Le who had no prior experience organizing a Georgia State event then began the steps for planning and began contacting experts on the topic to speak at a panel addressing rape and sexual violence.

“I wanted speakers who could address the issues that a college student may face. Speakers who can identify risky situations and give students the necessary tools to prevent rape, thus I invited Dr. Jill Lee Barber,” Le said.

Dr. Barber is the director of the Georgia State counseling center and will be speaking at the panel alongside Aparna Bhattacharyya of Raksha Inc., a South Asian advocacy and domestic abuse counseling group in Atlanta, as well as student speakers.

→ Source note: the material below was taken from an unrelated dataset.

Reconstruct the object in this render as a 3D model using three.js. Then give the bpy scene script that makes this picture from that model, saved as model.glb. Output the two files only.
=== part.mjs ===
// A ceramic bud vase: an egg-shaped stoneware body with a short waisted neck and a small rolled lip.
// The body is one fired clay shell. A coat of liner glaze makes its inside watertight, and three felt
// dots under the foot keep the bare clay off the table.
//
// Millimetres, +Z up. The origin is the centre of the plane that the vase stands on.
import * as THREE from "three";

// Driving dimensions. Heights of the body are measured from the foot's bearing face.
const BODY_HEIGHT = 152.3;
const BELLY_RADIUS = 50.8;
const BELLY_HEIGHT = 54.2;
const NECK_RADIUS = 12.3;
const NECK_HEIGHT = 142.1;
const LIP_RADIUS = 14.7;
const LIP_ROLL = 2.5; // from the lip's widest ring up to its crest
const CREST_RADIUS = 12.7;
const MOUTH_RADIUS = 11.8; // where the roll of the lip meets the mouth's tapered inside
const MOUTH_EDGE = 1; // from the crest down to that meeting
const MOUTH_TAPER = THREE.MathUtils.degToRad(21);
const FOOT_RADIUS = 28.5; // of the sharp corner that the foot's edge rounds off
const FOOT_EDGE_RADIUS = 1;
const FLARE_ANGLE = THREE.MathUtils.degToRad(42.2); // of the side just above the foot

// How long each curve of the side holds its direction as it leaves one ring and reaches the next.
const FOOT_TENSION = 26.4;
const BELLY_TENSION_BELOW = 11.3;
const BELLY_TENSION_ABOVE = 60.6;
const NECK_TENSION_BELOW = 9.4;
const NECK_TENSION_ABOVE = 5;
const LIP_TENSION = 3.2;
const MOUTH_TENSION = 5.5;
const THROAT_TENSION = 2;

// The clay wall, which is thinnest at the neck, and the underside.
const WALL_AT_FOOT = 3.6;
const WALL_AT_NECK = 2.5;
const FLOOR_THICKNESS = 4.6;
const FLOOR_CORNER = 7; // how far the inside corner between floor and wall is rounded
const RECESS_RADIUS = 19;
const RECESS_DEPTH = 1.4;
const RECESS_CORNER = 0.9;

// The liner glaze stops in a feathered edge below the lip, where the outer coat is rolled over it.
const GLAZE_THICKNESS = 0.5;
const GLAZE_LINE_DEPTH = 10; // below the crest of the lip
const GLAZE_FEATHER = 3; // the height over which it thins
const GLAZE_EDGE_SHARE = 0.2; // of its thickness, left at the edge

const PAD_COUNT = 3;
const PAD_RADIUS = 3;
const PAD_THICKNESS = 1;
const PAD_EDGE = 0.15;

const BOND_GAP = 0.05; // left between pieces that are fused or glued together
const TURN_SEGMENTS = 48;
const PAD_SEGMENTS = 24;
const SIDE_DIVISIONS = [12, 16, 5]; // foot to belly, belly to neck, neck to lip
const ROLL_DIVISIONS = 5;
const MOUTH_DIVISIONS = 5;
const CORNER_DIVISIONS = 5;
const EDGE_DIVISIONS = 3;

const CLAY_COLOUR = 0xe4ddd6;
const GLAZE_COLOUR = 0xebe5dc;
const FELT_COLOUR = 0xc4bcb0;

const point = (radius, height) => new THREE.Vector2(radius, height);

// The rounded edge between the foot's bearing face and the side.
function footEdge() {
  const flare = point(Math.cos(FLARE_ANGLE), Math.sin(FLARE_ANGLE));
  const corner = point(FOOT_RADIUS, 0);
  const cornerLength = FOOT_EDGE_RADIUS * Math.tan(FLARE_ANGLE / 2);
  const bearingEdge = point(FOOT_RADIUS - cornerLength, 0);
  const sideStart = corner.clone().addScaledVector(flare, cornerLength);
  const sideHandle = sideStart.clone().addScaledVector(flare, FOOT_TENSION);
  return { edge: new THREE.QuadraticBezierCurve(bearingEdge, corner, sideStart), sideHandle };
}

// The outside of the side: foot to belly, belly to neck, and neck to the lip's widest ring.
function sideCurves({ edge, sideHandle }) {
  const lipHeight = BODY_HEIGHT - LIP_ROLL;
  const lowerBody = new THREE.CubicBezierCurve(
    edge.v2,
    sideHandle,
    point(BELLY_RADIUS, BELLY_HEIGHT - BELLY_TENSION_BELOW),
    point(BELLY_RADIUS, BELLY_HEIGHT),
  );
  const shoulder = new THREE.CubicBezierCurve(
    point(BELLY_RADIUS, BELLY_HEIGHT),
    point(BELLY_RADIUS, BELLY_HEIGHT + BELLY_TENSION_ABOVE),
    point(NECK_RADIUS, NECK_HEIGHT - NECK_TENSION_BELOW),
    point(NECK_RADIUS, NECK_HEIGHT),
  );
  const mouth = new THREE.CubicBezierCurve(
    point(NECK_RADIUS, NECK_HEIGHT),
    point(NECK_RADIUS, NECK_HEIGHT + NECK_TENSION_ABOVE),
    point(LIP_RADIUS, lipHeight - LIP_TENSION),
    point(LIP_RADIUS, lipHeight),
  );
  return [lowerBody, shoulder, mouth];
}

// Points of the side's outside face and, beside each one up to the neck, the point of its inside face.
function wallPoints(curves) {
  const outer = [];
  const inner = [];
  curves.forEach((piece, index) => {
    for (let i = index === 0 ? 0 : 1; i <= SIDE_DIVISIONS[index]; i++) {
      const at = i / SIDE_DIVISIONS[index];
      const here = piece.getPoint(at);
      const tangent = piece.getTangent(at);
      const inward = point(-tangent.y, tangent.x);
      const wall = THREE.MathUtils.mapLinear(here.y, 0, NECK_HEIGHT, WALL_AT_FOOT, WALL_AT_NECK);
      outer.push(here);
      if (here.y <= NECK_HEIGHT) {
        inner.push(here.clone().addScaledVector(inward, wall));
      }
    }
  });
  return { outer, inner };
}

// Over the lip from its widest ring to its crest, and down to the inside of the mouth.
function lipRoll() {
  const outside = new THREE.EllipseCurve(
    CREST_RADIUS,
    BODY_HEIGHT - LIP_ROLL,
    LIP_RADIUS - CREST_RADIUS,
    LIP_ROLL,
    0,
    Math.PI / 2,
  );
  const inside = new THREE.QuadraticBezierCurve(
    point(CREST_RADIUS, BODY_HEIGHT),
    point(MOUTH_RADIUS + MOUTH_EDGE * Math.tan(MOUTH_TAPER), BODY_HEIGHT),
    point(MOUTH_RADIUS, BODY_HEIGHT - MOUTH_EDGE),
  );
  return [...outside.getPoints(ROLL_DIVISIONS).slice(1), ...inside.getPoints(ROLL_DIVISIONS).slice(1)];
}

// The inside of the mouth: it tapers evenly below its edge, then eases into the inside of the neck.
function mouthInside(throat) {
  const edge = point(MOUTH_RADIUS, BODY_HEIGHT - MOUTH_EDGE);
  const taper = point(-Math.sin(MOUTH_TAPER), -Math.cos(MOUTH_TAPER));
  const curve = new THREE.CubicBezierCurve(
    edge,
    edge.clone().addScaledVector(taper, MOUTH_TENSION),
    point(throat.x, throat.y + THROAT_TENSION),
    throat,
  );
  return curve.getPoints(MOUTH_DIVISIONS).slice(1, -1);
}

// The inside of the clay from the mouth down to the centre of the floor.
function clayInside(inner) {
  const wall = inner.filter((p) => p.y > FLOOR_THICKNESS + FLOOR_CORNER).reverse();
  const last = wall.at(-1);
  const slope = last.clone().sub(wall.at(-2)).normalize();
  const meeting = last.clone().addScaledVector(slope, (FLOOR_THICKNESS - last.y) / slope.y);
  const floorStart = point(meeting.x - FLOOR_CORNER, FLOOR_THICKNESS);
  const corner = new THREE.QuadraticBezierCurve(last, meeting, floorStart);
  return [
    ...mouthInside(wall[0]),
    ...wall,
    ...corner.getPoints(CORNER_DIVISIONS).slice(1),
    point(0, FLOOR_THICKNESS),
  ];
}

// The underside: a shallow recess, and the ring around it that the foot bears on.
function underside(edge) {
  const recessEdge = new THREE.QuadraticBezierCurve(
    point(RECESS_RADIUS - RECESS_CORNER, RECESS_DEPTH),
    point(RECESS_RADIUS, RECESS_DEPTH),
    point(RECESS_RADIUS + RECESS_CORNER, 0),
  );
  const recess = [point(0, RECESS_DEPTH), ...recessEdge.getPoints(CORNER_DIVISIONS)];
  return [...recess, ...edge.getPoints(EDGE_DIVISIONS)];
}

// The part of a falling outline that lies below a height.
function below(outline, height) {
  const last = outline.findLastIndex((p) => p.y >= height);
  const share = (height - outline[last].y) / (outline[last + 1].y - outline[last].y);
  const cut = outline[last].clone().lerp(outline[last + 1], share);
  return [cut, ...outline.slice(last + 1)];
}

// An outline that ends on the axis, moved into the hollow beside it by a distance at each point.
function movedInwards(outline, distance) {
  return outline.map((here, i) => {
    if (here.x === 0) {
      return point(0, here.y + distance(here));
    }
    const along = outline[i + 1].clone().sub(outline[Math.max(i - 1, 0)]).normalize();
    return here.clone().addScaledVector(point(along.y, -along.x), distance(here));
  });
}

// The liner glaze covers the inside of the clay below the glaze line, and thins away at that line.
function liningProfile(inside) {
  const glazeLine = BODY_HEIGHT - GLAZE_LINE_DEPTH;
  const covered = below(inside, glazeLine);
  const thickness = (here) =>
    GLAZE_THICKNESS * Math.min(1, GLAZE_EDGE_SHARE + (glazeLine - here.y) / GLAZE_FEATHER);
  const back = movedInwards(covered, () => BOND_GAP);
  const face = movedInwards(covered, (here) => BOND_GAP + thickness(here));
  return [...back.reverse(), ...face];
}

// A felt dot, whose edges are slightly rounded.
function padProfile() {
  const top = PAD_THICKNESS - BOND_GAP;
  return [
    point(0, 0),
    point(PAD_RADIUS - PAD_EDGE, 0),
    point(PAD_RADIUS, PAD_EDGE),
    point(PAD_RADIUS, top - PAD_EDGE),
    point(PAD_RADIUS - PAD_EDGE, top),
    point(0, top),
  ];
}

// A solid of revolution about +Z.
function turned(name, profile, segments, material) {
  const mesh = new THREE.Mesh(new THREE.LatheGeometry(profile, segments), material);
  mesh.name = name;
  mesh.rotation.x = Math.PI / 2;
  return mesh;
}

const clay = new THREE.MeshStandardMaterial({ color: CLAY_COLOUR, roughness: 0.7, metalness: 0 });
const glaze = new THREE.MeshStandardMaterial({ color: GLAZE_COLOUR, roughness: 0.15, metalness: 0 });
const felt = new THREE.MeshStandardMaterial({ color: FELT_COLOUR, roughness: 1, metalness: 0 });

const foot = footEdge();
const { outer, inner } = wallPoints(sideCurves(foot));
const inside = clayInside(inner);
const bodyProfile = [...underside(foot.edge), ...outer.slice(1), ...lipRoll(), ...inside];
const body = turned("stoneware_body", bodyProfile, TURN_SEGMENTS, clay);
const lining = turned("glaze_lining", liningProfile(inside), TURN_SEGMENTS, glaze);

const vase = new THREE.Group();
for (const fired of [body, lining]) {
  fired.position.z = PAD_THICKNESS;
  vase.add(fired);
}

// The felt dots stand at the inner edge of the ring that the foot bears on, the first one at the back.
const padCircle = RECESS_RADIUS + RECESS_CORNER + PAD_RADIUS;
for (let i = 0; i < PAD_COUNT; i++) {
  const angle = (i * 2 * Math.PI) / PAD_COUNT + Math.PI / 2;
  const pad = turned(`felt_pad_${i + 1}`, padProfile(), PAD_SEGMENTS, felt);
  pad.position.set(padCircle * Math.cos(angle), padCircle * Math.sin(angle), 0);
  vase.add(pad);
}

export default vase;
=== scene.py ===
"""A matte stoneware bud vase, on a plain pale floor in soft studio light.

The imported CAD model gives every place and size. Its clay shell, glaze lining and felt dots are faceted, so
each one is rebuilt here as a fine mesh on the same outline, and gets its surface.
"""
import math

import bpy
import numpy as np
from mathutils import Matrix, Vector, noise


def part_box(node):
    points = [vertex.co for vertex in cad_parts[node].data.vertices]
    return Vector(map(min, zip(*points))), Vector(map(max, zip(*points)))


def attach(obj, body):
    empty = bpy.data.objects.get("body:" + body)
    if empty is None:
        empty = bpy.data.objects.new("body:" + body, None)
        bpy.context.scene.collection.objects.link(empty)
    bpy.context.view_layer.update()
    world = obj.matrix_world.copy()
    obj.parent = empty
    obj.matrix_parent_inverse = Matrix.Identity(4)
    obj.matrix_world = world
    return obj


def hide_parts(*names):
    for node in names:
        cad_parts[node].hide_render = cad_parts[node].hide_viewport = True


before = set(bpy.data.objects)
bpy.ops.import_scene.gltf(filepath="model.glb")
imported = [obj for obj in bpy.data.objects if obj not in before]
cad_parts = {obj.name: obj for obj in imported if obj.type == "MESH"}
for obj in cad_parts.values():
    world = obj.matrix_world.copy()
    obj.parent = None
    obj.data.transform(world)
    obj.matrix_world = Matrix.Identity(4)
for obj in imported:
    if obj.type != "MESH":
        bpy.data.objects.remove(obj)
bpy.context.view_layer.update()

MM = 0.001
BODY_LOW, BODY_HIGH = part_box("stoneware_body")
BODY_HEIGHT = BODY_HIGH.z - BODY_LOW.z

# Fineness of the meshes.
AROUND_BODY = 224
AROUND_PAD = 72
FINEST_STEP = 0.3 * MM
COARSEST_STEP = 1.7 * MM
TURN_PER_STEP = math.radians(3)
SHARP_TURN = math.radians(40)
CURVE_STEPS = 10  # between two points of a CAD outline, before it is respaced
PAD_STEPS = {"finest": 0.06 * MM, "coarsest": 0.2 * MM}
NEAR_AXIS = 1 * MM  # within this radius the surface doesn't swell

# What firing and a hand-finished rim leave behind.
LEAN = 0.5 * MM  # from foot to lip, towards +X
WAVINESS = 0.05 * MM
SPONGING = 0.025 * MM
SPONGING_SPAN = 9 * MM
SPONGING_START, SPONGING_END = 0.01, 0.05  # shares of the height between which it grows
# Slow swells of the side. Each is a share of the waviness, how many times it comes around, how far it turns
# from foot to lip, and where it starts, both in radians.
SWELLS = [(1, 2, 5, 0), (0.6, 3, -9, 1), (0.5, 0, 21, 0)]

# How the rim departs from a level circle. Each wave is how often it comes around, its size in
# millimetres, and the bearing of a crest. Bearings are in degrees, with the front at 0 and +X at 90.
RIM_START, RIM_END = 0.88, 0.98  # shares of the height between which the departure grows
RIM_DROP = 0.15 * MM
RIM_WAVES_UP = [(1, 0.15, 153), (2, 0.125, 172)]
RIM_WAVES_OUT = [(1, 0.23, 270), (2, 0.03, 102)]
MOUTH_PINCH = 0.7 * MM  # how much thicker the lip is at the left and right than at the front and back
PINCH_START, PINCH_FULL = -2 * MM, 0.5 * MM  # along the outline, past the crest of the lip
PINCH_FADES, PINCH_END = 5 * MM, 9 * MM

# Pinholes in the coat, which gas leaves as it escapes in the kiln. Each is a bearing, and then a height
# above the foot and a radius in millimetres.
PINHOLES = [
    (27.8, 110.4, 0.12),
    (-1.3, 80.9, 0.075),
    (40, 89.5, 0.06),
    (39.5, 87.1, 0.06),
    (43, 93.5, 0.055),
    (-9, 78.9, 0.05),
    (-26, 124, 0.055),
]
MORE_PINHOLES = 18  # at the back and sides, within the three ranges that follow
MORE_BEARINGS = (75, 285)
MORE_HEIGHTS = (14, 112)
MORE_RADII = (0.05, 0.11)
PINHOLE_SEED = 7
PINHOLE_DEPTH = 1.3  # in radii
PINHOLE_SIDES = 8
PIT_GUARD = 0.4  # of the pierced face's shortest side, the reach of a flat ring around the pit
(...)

Le and his brothers also thought it would be pertinent to include information about sex trafficking at the panel. This rising and often unknown issue is a major problem in large urban cities, with Atlanta being one of highest ranked cities for sex trafficking. Showing the relatively slow call to action on this issue, Le says, is the ruling only just in 2011 that protected victims of sex-trafficking from charges of prostitution.

“We wanted to shed more light on this issue as well [of sex trafficking]. I reached out to Courtney Dow, the Director of Nightlight, a worldwide organization that addresses this issue,” Le said.

The panel will be held March 25th, in the Speaker’s Auditorium, from 7:00 pm to 9:00 pm. Each speaker will give a short presentation and then audience members will have a chance to question and converse with the speakers.